Sham Singh of Narli (fl. 18th century) was a Sikh warrior, also known by the titles Sardaran Sirdar and Panth Thanedar. He was a Jat of Narli village (also spelt Narla) and associated with the early origins of Karorsinghia Misl of the Sikh Confederacy.

== Early life ==
He was born into either a Sandhu or Dhillon family and left his native village due to feeling upset over the treatment of his parents, He joined the dera of Nawab Kapur Singh. He became baptized as a Khalsa Sikh under Kapur Singh.
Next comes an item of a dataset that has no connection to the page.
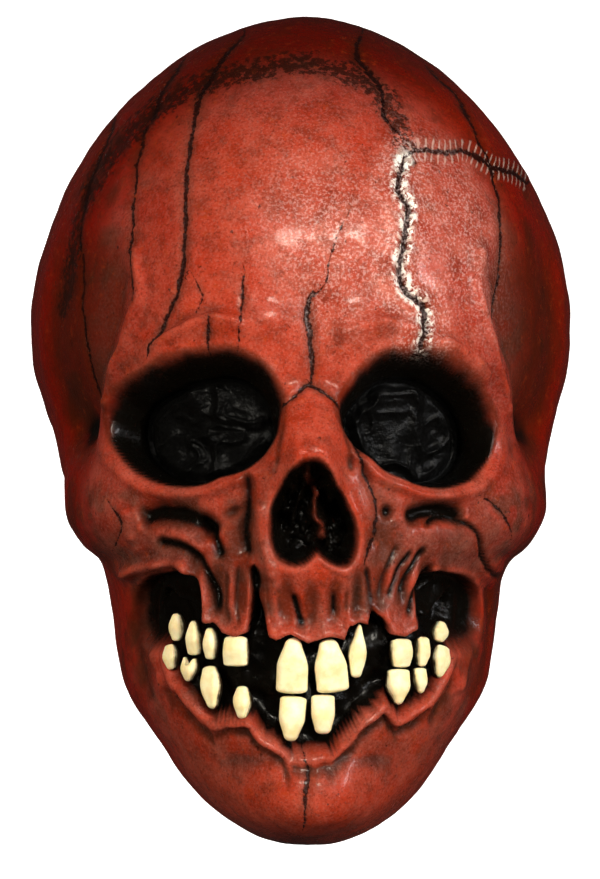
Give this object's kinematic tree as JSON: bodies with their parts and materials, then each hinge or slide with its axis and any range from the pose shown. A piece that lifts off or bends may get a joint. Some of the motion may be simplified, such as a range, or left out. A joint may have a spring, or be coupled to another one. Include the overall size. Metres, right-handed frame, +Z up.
{
  "type": "latex skull mask",
  "caption": "Over-the-head latex skull mask, open at the back, with set-in teeth, gauze eye cups, foam pads and an elastic strap that swings on studs and has a slide adjuster.",
  "frame": {"origin": "inside the mask, at the middle of the wearer's head, which is the head_cavity mount", "axes": "+Y towards the back of the head, the way the head leaves the mask (the face looks along -Y); +X towards the mask's own left; +Z up"},
  "size_m": [0.19, 0.2059, 0.2899],
  "materials": {
    "latex": "blood-red painted latex with dark washes, semi-gloss",
    "tooth": "ivory paint, satin, dark at the gum",
    "gauze": "black lacquered gauze, crumpled",
    "foam": "charcoal open-cell foam",
    "elastic": "black woven elastic",
    "buckle": "moulded black nylon",
    "rubber": "black reinforcing rubber, matt",
    "stud_metal": "nickel-plated steel, worn"
  },
  "bodies": {
    "mask": {"latex_shell": "latex", "brow_pad": "foam", "crown_pad": "foam", "right_eye_cup": "gauze", "right_temple_pad": "foam", "right_anchor_patch": "rubber", "right_strap_stud": "stud_metal", "right_stud_cap": "stud_metal", "left_eye_cup": "gauze", "left_temple_pad": "foam", "left_anchor_patch": "rubber", "left_strap_stud": "stud_metal", "left_stud_cap": "stud_metal", "upper_right_incisor": "tooth", "upper_right_premolar_1": "tooth", "upper_right_premolar_2": "tooth", "upper_right_molar_1": "tooth", "upper_right_molar_2": "tooth", "upper_left_incisor": "tooth", "upper_left_canine": "tooth", "upper_left_premolar": "tooth", "upper_left_molar_1": "tooth", "upper_left_molar_2": "tooth", "lower_right_incisor": "tooth", "lower_right_canine": "tooth", "lower_right_premolar": "tooth", "lower_right_molar_1": "tooth", "lower_right_molar_2": "tooth", "lower_left_incisor": "tooth", "lower_left_premolar": "tooth", "lower_left_molar_1": "tooth", "lower_left_molar_2": "tooth"},
    "strap": {"elastic_strap": "elastic", "strap_tail": "elastic", "right_strap_eyelet": "stud_metal", "left_strap_eyelet": "stud_metal"},
    "adjuster": {"slide_adjuster": "buckle"}
  },
  "joints": [
    {"name": "strap_swing", "type": "hinge", "parent": "mask", "child": "strap", "pos_m": [0, -0.005, 0.015], "axis": [1, 0, 0], "range_deg": [-30, 30]},
    {"name": "adjuster_slide", "type": "hinge", "parent": "strap", "child": "adjuster", "pos_m": [0, -0.02993, 0.015], "axis": [0, 0, 1], "range_deg": [-10, 10]}
  ]
}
Another mentor of Sham Singh was Darbara Singh.

== Career ==
He may have played a role in the decision to split the Sikh military forces into two factions from 1720 to 1783. According to Hari Ram Gupta, he became a leader of a jatha under the Buddha Dal in 1734. As per one account, he was killed during the invasion of Nader Shah in 1739, but as per Shamsher Singh Majhail, this was a misunderstanding, because his grandson Rattan Singh Bhangu claims Sham Singh fought in the Vadda Ghalughara in 1762. He died in early 1783 according to the historian Karam Singh in his work Amar Khalsa. Sham Singh was succeeded as leader of his band by Karam Singh, an Uppal Khatri of Paijgarh village. The jatha band Sham Singh started would later formulated an independent misl. Sham Singh's adopted son was Sukha Singh, who became one of the two assassins of Massa Ranghar. His grandson was Rattan Singh Bhangu.